## TASK STATEMENT
Exactly the lines from the line with "for make in" to the line with "from mathutils.bvhtree import BVHTree" should be extracted, both included, with no other lines.

══ DATA RECORDS

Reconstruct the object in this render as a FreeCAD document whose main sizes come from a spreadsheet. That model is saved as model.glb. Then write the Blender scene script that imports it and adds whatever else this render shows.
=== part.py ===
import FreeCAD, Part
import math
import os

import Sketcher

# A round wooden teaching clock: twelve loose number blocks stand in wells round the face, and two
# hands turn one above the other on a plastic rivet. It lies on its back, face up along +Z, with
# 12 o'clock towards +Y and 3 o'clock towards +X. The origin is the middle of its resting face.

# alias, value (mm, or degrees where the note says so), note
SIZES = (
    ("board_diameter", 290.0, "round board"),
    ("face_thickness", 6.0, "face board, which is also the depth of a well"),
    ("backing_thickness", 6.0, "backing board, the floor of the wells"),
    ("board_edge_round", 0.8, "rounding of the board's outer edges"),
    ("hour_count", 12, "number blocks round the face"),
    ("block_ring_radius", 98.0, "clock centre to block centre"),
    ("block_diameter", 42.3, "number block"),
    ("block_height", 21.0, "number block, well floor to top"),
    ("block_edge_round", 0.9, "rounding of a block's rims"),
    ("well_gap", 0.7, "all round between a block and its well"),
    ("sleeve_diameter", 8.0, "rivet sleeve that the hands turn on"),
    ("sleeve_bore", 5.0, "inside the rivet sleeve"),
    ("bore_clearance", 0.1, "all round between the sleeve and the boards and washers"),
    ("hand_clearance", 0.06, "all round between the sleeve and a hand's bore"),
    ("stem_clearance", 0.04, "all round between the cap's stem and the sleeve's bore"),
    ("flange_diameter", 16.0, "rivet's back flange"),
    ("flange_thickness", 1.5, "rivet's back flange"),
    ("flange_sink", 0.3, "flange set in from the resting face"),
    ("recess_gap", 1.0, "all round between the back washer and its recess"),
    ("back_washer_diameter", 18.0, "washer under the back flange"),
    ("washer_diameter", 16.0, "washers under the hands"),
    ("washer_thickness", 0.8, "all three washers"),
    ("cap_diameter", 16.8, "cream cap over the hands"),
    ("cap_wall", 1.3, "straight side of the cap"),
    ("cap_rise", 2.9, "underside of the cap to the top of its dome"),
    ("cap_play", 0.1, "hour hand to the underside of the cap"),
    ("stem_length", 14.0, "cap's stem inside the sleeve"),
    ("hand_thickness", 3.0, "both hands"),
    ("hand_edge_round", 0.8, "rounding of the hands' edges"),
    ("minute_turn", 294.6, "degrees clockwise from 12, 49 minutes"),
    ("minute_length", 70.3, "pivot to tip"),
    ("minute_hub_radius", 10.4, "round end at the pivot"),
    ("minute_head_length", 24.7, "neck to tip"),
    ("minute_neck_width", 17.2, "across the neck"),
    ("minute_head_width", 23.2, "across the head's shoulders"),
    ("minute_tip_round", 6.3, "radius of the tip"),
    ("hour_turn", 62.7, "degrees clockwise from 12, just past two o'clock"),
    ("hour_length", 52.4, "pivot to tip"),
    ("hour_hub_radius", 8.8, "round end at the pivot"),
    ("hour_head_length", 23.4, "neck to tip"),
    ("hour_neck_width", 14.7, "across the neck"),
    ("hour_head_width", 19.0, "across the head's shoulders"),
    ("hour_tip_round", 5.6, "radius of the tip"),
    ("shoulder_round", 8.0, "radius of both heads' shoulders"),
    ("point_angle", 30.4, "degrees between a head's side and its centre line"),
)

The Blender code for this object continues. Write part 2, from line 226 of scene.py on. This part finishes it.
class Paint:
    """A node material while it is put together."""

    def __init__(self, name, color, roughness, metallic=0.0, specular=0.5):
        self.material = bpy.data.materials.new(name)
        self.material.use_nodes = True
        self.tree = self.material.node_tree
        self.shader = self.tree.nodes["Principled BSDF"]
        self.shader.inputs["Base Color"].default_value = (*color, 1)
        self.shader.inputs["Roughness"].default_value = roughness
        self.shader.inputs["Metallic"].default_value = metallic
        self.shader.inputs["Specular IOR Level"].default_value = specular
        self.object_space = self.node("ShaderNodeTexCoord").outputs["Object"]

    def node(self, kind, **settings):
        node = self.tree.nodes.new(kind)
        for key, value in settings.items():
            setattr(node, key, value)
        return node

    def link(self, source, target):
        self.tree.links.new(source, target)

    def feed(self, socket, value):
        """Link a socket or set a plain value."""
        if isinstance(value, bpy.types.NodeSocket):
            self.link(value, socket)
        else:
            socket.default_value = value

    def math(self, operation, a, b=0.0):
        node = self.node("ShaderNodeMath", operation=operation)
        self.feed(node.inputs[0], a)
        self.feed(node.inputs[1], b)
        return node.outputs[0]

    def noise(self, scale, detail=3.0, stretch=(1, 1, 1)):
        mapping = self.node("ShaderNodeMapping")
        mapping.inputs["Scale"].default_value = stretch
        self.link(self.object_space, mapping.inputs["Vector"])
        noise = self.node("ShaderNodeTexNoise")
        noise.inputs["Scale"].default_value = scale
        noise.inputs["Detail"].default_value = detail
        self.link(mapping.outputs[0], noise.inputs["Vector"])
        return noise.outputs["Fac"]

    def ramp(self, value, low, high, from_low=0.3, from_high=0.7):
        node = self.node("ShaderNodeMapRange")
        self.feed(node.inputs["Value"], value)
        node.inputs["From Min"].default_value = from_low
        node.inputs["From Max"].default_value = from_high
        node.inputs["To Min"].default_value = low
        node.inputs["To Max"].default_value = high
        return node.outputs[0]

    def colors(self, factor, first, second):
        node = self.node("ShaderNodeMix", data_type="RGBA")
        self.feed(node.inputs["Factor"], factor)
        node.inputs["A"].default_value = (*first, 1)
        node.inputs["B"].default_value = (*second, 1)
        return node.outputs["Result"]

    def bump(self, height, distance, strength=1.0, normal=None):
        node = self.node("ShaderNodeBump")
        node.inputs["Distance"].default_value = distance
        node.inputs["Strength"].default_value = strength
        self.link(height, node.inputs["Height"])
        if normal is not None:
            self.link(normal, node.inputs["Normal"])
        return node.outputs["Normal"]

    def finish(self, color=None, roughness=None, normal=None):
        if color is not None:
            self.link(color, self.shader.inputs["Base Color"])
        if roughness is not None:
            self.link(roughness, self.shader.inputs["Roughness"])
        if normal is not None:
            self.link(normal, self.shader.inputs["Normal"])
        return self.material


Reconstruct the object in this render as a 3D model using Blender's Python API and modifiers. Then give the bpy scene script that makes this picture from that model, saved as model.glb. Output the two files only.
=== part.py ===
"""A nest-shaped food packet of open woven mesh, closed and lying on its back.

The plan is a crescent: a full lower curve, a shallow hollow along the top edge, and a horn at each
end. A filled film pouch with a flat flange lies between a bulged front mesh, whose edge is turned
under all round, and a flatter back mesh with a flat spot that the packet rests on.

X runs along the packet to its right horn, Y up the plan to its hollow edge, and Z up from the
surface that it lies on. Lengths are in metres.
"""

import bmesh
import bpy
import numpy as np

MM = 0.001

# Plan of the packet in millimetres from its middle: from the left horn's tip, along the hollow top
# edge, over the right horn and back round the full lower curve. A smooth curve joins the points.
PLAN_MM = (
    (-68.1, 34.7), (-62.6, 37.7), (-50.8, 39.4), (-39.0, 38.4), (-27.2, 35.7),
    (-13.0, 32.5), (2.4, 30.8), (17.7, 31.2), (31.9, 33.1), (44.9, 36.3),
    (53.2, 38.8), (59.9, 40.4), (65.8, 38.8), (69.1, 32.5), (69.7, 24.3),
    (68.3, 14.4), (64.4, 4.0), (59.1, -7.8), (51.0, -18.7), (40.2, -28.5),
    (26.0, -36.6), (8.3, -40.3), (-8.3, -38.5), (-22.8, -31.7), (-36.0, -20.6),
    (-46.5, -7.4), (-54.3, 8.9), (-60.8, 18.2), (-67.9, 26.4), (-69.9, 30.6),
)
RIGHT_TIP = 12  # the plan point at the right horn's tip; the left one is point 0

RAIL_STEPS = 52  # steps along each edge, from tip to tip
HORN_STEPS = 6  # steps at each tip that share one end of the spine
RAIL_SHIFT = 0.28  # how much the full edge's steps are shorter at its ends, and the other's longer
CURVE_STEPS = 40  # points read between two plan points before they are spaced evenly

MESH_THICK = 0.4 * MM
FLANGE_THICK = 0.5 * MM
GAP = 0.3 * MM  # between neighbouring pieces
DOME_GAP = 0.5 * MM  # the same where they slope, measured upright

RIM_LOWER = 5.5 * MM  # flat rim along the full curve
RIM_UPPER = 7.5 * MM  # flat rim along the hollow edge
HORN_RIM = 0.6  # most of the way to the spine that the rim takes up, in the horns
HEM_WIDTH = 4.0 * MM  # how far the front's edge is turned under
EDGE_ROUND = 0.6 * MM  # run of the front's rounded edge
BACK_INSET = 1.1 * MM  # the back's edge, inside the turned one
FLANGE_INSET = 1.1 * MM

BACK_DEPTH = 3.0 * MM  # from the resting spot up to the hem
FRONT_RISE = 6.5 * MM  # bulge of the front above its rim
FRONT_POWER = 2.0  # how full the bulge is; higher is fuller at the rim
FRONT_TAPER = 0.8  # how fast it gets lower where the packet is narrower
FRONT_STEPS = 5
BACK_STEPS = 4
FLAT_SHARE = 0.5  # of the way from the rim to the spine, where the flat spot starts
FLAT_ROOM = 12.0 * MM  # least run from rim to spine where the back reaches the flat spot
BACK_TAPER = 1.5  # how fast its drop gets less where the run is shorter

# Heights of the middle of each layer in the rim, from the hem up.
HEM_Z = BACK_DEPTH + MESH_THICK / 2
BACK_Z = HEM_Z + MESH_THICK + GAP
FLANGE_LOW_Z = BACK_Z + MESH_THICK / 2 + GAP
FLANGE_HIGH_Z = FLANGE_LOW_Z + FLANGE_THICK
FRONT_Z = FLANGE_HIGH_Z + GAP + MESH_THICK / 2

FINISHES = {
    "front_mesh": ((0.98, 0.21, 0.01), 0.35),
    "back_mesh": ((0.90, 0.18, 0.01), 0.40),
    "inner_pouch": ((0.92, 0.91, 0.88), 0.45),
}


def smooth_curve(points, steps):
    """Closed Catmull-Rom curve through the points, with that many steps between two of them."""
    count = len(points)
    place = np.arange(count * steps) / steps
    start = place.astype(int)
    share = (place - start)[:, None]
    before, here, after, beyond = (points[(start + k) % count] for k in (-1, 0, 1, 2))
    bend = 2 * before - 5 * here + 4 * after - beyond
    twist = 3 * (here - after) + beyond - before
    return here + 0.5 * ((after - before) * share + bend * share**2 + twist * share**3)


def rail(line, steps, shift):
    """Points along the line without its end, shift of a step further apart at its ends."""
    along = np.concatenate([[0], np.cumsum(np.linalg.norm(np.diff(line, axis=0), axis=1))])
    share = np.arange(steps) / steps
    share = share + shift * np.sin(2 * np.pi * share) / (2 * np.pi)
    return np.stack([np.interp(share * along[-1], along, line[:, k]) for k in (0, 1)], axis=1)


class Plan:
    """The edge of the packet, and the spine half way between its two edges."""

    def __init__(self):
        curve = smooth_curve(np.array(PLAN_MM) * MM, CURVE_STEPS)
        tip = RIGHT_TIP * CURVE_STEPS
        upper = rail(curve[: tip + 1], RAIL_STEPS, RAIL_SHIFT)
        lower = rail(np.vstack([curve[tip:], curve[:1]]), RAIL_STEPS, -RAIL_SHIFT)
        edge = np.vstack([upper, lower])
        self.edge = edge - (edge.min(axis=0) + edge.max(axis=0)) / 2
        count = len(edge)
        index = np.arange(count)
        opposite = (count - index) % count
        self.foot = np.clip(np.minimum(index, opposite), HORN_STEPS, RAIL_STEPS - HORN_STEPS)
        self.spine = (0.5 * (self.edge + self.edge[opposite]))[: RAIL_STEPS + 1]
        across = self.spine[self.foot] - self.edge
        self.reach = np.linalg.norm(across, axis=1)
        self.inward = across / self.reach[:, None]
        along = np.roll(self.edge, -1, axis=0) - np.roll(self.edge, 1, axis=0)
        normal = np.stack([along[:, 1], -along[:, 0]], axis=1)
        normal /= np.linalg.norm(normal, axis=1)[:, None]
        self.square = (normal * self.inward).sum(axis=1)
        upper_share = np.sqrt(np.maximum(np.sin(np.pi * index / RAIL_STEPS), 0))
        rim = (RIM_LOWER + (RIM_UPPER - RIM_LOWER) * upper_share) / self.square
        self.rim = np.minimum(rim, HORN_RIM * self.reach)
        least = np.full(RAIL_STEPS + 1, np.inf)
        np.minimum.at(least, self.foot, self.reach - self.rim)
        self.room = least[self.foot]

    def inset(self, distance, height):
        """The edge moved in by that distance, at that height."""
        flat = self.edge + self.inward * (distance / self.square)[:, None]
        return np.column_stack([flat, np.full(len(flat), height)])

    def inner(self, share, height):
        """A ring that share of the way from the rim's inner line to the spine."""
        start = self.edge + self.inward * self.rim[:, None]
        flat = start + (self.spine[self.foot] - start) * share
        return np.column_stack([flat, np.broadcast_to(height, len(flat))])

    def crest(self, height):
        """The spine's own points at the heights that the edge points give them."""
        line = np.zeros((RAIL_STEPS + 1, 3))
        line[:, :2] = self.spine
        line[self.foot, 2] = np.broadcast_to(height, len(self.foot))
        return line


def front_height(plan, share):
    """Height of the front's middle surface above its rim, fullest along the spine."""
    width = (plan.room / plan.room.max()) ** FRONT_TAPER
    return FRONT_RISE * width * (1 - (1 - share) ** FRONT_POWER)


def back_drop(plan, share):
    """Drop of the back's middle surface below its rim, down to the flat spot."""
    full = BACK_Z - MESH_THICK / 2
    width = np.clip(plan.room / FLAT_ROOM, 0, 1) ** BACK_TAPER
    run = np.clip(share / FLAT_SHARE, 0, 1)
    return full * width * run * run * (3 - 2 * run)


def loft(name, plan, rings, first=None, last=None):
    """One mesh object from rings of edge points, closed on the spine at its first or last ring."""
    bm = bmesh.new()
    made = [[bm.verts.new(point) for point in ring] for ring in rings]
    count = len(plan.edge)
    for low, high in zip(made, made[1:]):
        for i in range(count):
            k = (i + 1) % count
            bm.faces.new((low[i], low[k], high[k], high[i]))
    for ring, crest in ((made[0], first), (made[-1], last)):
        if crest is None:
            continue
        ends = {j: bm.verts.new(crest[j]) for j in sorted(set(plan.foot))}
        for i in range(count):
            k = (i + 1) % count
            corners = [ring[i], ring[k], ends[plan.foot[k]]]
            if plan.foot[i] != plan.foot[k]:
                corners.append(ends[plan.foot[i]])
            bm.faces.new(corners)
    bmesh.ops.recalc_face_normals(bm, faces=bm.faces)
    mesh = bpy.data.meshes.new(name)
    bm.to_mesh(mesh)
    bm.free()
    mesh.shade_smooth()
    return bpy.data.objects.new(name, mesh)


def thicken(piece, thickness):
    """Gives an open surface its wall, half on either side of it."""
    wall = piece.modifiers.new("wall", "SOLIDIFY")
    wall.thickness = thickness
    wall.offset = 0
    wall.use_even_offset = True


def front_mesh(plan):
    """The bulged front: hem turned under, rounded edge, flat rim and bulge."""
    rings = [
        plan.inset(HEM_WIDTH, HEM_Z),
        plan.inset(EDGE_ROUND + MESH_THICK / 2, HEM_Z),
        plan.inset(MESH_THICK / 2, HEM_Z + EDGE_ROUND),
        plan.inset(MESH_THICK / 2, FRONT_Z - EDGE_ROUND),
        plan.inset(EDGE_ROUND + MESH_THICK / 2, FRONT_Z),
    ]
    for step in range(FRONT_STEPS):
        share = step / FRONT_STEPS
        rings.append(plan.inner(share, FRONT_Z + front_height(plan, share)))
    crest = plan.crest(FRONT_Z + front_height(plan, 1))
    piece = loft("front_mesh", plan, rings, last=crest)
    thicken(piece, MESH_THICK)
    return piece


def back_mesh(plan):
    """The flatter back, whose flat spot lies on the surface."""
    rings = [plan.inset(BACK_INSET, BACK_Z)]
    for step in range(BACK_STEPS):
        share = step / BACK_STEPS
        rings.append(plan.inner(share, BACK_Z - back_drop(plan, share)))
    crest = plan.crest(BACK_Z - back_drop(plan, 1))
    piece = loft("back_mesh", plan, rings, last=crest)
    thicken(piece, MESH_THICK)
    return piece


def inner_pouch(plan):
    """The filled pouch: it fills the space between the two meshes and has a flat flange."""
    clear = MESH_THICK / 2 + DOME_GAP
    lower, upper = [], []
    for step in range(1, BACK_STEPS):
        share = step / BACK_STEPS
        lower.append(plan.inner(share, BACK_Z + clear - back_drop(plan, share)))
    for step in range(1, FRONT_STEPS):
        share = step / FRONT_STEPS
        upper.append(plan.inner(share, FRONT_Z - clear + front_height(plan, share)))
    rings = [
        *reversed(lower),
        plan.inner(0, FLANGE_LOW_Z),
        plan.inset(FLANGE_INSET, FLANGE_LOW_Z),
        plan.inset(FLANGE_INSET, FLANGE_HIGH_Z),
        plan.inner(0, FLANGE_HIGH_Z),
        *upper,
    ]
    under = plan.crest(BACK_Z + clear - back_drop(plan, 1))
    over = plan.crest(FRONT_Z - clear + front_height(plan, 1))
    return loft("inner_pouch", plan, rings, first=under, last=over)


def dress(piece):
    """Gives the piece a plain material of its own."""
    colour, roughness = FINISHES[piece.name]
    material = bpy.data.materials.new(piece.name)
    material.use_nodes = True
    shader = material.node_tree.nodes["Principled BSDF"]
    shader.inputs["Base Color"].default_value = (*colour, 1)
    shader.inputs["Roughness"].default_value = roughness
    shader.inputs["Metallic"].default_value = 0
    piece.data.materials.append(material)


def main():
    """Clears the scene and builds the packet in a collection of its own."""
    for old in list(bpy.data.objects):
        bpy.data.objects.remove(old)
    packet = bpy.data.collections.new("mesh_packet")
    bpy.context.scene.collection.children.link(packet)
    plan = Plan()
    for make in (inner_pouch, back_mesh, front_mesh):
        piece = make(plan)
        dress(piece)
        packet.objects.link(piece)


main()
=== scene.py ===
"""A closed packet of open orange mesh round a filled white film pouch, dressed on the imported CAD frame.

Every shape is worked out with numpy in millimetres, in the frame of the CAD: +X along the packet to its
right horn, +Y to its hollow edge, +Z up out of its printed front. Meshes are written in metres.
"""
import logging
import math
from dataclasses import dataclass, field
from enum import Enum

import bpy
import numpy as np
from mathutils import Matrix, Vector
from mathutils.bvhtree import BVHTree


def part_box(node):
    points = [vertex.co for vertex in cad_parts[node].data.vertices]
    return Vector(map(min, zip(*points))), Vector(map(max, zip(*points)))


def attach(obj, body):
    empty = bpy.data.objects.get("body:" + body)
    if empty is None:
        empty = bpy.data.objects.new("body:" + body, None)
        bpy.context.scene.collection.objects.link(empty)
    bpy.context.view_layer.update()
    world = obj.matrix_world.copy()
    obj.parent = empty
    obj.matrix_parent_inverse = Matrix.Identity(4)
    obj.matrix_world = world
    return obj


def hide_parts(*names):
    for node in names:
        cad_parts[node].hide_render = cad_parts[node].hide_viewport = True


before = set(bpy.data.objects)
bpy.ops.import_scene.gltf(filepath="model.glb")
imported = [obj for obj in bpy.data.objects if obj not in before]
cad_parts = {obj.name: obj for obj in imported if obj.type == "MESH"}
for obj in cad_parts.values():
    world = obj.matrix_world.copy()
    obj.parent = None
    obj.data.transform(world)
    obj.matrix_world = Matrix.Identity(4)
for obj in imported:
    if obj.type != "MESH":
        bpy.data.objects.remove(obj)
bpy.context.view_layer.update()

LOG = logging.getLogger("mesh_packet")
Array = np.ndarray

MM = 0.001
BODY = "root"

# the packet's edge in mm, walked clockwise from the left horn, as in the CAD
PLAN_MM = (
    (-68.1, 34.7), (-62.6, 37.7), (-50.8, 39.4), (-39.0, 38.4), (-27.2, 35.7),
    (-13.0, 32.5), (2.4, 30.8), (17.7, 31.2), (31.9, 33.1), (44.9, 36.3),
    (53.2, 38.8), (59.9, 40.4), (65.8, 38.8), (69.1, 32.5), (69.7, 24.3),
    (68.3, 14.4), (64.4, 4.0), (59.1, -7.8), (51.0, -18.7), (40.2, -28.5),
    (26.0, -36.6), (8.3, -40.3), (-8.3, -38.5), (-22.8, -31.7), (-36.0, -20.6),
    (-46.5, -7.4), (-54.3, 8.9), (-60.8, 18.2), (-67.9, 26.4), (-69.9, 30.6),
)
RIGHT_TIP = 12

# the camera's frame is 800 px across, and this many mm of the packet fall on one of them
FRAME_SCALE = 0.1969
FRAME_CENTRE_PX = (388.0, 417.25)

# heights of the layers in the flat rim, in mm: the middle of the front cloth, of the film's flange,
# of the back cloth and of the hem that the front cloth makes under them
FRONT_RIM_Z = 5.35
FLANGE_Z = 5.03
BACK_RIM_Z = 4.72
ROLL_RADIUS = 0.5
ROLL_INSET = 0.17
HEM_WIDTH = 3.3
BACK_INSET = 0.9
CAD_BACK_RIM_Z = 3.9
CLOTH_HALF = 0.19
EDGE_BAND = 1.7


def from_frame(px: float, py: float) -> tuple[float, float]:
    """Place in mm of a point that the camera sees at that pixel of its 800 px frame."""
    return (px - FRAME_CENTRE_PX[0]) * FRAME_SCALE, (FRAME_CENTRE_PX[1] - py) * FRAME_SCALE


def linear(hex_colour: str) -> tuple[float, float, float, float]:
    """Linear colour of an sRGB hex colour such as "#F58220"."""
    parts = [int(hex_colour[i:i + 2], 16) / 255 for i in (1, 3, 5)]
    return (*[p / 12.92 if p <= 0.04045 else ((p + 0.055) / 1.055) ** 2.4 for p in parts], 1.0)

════

## OUTPUT FOR THIS EXERCISE
    for make in (inner_pouch, back_mesh, front_mesh):
        piece = make(plan)
        dress(piece)
        packet.objects.link(piece)


main()
=== scene.py ===
"""A closed packet of open orange mesh round a filled white film pouch, dressed on the imported CAD frame.

Every shape is worked out with numpy in millimetres, in the frame of the CAD: +X along the packet to its
right horn, +Y to its hollow edge, +Z up out of its printed front. Meshes are written in metres.
"""
import logging
import math
from dataclasses import dataclass, field
from enum import Enum

import bpy
import numpy as np
from mathutils import Matrix, Vector
from mathutils.bvhtree import BVHTree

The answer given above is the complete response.